• [PROMPT] Look below for the line containing "fill_sheet()" and the line containing "obj.parent = None"; repeat exactly those two lines and all lines between them, and nothing else.

• [RAW DATA]
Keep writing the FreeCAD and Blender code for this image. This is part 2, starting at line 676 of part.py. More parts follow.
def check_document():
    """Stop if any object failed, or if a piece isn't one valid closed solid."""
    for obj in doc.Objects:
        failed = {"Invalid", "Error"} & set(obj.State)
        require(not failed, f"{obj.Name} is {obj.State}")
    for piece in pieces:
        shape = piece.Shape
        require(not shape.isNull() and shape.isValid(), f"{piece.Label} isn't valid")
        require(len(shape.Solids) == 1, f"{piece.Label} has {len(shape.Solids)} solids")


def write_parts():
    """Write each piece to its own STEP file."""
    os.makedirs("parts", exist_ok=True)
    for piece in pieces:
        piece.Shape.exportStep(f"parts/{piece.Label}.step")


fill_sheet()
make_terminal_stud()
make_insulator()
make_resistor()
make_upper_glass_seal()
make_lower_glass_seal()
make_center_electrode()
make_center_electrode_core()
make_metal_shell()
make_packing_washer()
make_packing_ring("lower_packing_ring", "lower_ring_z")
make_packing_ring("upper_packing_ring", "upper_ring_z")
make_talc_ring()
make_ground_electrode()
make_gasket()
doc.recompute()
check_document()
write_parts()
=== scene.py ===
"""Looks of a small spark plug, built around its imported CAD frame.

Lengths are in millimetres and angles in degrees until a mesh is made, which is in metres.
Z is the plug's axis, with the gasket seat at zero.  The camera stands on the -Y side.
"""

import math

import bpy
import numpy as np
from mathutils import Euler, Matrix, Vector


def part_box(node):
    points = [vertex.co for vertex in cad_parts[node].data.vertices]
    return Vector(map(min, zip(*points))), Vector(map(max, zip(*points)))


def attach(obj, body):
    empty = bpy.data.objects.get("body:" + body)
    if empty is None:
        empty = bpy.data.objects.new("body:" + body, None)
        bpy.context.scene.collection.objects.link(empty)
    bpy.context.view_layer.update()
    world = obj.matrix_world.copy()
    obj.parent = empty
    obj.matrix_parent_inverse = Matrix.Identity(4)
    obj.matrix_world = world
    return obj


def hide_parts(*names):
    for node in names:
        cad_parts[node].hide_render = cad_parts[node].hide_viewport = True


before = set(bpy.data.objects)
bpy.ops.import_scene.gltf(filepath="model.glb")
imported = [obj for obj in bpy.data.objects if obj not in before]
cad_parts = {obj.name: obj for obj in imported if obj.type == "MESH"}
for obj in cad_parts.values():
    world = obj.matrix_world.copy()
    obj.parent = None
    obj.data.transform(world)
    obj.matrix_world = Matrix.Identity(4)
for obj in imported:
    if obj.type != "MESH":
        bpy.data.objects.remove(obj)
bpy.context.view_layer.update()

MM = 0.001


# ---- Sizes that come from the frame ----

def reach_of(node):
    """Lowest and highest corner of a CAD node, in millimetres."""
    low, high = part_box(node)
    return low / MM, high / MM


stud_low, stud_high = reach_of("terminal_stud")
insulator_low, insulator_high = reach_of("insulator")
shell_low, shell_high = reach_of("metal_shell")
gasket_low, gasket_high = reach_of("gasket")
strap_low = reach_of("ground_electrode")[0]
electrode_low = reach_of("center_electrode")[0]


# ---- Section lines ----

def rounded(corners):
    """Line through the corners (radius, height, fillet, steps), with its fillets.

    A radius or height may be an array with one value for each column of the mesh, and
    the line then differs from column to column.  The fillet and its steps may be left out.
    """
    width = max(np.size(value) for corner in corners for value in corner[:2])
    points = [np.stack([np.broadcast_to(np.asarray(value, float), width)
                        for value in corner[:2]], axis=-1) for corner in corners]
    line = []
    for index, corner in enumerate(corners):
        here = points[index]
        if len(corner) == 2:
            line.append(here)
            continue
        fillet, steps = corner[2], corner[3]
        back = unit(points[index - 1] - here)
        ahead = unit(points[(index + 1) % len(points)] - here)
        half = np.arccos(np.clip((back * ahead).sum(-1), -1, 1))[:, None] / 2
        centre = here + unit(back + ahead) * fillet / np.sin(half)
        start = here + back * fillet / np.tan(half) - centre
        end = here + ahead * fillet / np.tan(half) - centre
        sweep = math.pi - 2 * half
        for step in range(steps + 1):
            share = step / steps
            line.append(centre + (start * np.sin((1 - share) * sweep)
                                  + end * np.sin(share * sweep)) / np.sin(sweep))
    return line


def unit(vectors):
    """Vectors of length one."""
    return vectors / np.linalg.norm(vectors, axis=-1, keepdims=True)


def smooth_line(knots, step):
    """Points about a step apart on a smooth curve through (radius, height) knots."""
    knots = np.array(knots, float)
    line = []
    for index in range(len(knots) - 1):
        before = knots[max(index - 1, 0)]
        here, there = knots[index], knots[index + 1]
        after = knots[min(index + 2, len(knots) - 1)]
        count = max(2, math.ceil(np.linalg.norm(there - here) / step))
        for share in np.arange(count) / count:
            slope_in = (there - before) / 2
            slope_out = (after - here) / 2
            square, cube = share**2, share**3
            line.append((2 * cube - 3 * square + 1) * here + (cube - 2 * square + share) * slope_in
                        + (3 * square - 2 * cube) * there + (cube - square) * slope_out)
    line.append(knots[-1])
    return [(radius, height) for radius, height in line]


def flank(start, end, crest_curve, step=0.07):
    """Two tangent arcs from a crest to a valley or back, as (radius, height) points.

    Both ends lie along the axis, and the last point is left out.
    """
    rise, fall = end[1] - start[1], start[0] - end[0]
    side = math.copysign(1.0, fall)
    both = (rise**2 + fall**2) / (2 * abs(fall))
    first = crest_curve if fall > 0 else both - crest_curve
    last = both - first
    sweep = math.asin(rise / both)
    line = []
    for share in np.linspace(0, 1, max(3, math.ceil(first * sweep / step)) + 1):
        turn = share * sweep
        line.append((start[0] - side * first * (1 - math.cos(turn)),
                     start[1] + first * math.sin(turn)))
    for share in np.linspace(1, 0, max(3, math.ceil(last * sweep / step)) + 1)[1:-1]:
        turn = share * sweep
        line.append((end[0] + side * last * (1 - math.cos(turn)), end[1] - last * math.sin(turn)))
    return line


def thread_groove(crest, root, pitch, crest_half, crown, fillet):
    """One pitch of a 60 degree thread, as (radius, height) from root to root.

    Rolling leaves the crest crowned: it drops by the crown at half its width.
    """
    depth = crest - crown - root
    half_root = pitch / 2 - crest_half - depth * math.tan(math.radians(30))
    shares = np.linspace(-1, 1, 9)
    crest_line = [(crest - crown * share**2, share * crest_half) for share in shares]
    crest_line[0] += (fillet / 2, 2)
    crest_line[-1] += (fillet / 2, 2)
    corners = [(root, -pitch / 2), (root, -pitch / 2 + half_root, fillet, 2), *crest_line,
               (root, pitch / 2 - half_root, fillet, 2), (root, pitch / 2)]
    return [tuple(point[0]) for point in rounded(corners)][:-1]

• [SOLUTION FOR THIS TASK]
fill_sheet()
make_terminal_stud()
make_insulator()
make_resistor()
make_upper_glass_seal()
make_lower_glass_seal()
make_center_electrode()
make_center_electrode_core()
make_metal_shell()
make_packing_washer()
make_packing_ring("lower_packing_ring", "lower_ring_z")
make_packing_ring("upper_packing_ring", "upper_ring_z")
make_talc_ring()
make_ground_electrode()
make_gasket()
doc.recompute()
check_document()
write_parts()
=== scene.py ===
"""Looks of a small spark plug, built around its imported CAD frame.

Lengths are in millimetres and angles in degrees until a mesh is made, which is in metres.
Z is the plug's axis, with the gasket seat at zero.  The camera stands on the -Y side.
"""

import math

import bpy
import numpy as np
from mathutils import Euler, Matrix, Vector


def part_box(node):
    points = [vertex.co for vertex in cad_parts[node].data.vertices]
    return Vector(map(min, zip(*points))), Vector(map(max, zip(*points)))


def attach(obj, body):
    empty = bpy.data.objects.get("body:" + body)
    if empty is None:
        empty = bpy.data.objects.new("body:" + body, None)
        bpy.context.scene.collection.objects.link(empty)
    bpy.context.view_layer.update()
    world = obj.matrix_world.copy()
    obj.parent = empty
    obj.matrix_parent_inverse = Matrix.Identity(4)
    obj.matrix_world = world
    return obj


def hide_parts(*names):
    for node in names:
        cad_parts[node].hide_render = cad_parts[node].hide_viewport = True


before = set(bpy.data.objects)
bpy.ops.import_scene.gltf(filepath="model.glb")
imported = [obj for obj in bpy.data.objects if obj not in before]
cad_parts = {obj.name: obj for obj in imported if obj.type == "MESH"}
for obj in cad_parts.values():
    world = obj.matrix_world.copy()
    obj.parent = None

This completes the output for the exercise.